L’Amour par terre (1984) sees Jacques Rivette return to those passions that so often define his public persona. Not only does L’Amour par terre abound with references to astrology and the casual use of supernatural abilities, but it centers around the exploration of that space where an actor’s reality and performance intersect. It doesn’t take Charlotte and Emily long to realize that the play they are rehearsing is a dramatized episode from the lives of Paul and Clément as the two men conspire too position Emily and Charlotte to “live” their roles outside of their performances. For the men the work is meant to be some perverse form of catharsis and closure, but for Charlotte and Emily it all becomes a reality.

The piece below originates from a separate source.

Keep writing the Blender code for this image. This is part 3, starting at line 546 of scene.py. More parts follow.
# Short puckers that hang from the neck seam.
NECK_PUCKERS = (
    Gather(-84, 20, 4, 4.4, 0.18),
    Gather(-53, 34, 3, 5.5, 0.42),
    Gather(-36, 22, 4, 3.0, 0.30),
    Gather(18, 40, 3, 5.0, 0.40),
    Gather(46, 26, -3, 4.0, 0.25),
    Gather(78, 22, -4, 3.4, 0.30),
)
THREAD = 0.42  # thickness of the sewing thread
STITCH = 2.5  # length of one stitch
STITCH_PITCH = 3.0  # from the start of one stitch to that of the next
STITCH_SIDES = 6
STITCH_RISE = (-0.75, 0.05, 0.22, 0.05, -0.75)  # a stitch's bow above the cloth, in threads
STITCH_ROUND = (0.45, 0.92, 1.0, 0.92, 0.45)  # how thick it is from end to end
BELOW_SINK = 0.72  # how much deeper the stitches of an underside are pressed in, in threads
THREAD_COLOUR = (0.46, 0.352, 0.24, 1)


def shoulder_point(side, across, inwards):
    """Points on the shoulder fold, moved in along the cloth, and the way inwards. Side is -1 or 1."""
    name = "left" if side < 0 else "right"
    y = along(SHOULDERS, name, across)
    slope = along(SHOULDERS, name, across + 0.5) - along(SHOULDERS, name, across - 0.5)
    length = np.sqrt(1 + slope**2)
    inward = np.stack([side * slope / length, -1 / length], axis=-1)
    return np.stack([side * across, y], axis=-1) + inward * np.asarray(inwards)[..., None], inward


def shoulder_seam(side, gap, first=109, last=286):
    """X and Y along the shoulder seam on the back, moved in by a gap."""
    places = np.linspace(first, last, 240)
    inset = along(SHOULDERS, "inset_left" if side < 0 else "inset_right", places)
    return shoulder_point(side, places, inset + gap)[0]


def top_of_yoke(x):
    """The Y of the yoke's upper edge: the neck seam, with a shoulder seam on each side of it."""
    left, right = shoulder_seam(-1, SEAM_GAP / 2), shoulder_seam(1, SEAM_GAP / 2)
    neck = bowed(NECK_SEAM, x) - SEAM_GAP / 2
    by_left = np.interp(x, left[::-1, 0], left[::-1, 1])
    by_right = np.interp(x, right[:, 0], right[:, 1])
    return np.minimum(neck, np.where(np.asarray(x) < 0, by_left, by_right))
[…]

Of course the machinations of Paul and Clément are eventually turned against them by Emily and Charlotte on the night of the performance. Instead of closing the door on the past and claiming control of fate, Paul and Clément are forced to relive their failures and traumas before the critical gaze of the public. In terms of narrative trajectory Rivette draws on those features that made Céline et Julie vont en bateau (1974) and Duelle (1976) such critical successes. The major difference here is that, despite the presence of a supernatural power, L’Amour par terre is a far less metaphorical presentation of these themes of performance, perception and reality. Aesthetically, this links L’Amour par terre more closely with Out 1: Noli Me Tangere (1971) and Le Pont du Nord (1981).

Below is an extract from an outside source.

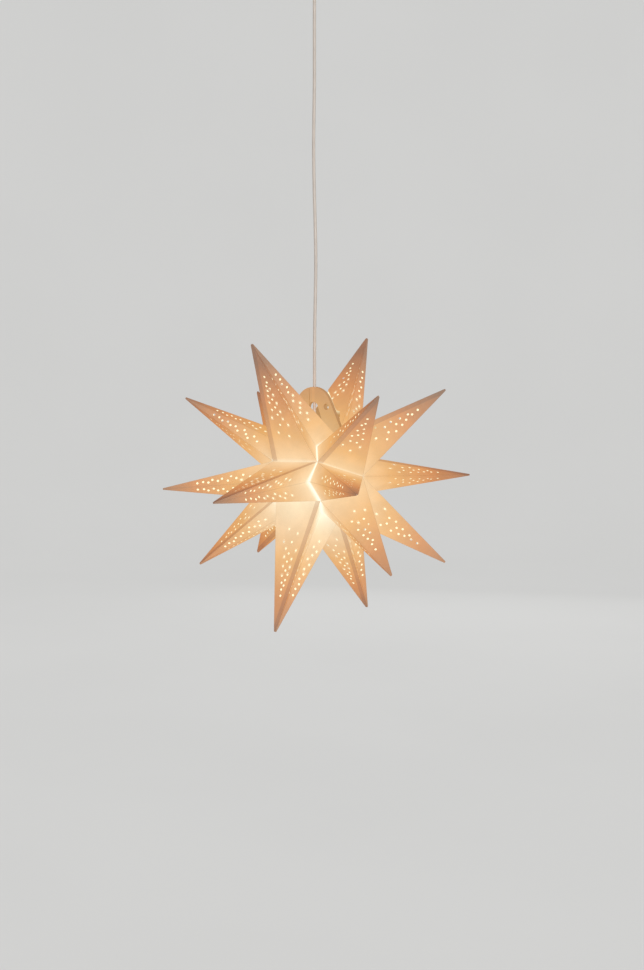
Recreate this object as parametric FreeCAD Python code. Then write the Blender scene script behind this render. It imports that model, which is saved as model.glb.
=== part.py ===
"""Moravian star pendant: an eighteen-pointed folded paper star round an E14 lamp, on a cord from a ceiling fitting.

Millimetres, +Z up. The origin is the middle of the fitting's face on the ceiling, the cord hangs down the Z axis,
and -Y is the front, towards which the flat of the tab faces.
"""

import FreeCAD, Part
import math
import os

Vec = FreeCAD.Vector
UP = Vec(0, 0, 1)
DOWN = Vec(0, 0, -1)
BACK = Vec(0, 1, 0)
ORIGIN = Vec(0, 0, 0)

# Paper star. It has six leaves round its side-to-side X axis. Each leaf has a middle point and a point to each side.
middle_tip_radius = 240.0  # from the X axis to a middle tip
side_tip_radius = 146.5  # from the X axis to a side tip
side_tip_x = 169.0
valley_radius = 58.2  # corners where four points meet
valley_x = 39.3
hub_x = 80.4  # where the six side points of one side meet
kink_radius = 54.4  # bend in the valley between a middle point and a side point
kink_x = 24.2
seam_angle = 72.3  # between the first and the last leaf, at the top
paper_t = 0.4
tip_blunt = 7.0  # length missing from each tip, where the folded paper ends in a small flat
tip_wall = 1.2
hole_r = 1.7
flap_width = 8.0  # glued overlap beside a ridge
flap_t = 0.4
flap_ridge_gap = 1.2
flap_tip_width = 5.0
flap_ends = (0.10, 0.95)  # share of the ridge, from the tip, where an overlap begins and ends
star_lean = 2.7  # degrees that the star leans in the plane of its tab

# Tab of two upright sheets at the seam, with the cord between them.
sheet_gap = 5.7  # clear room between the sheets
sheet_t = 0.4
tab_arc_r = 31.0
tab_arc_z = 97.4  # above the star's centre
tab_shoulder_x = 46.0
tab_shoulder_z = 69.0
keyhole_r = 8.5
keyhole_z = 98.5
keyhole_foot_x = 22.0
tie_hole_r = 4.5
tie_hole_x = 22.8
tie_hole_z = 99.6
slit_w = 1.0
slit_x = -6.0

# Cord
cord_r = 2.3
cord_run_clearance = 0.1
cord_grip_clearance = 0.03
keyhole_drop = 641.0  # from the ceiling to the middle of the keyhole

# E14 lampholder. Its lengths run down from the top of the cap's dome.
seat_gap = 0.3  # between the dome and the valley edges that rest on it
dome_r = 24.0
cap_r = 14.5
cap_wall = 1.6
cap_length = 24.0
nozzle_r = 3.1
nozzle_rise = 7.0
shell_r = 12.6
shell_wall = 1.4
shell_overlap = 6.0  # length of the shell inside the cap
shell_length = 38.0
shell_lip_r = 9.8
shell_lip_t = 1.5
shell_rest_t = 2.0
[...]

The supernatural element of L’Amour par terre comes from Paul who, when caught in feelings of desire, broadcasts visions of the future into the minds of his would be lovers. These reflections becomes visual manifestations of the conceptual subtext of the film. As Charlotte and Emily lose themselves they see these visions the way that the theater audience and the film audience see them. This closes the circuit between performer and spectator in a kind of loop; a post-modernist strategy that Rivette perfected in Céline et Julie vont en bateau. These projected images are rendered with stark lighting that evokes a theatricality that is intentionally absent elsewhere in L’Amour par terre.

Instead of the “movie within a movie” trope Rivette offers the viewers something more complex. Paul’s broadcasts could better be described as “movies within the mind within the play within the movie”. Not only does this suggest Rivette’s core belief that the cinema is the imagination externalized and made accessible, but it also suggests that collective imagining is the genesis of cinema. Rivette’s methodology as a filmmaker post-La Religieuse (1966) is one of extreme collaboration where entire movies are born out of extensive improvisations with actors that are then parceled off and organized into a script that in turn is often written by more than two persons. Rivette, like John Cassavetes, reconfigured the entire process of picture making around this concept of community.

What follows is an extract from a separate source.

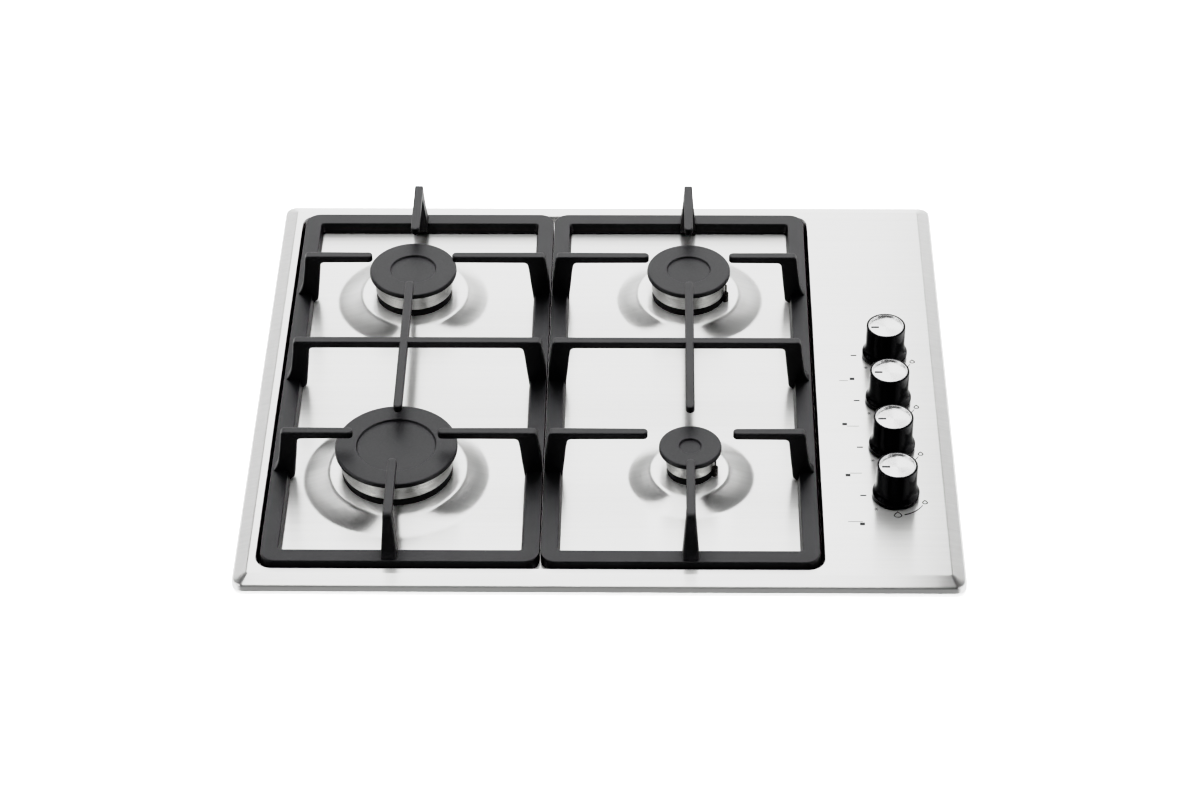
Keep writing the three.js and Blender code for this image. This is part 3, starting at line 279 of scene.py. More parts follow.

So it should be no surprise that the antagonists of L’Amour par terre are tyrannical directors that represent traditional auteurist value systems. These systems, through their discourse in the fifties, sixties, seventies, and eighties preserved the oppressive politics of a patriarchal society predicated on the assumption that one masculine figure shall lead. Rivette’s films, which often feature male antagonists and female protagonists, attempt to reclaim this despot laden film culture for democracy and equality. While not always successful, Rivette’s attempts at this form of radicalism are always interesting and entirely sincere.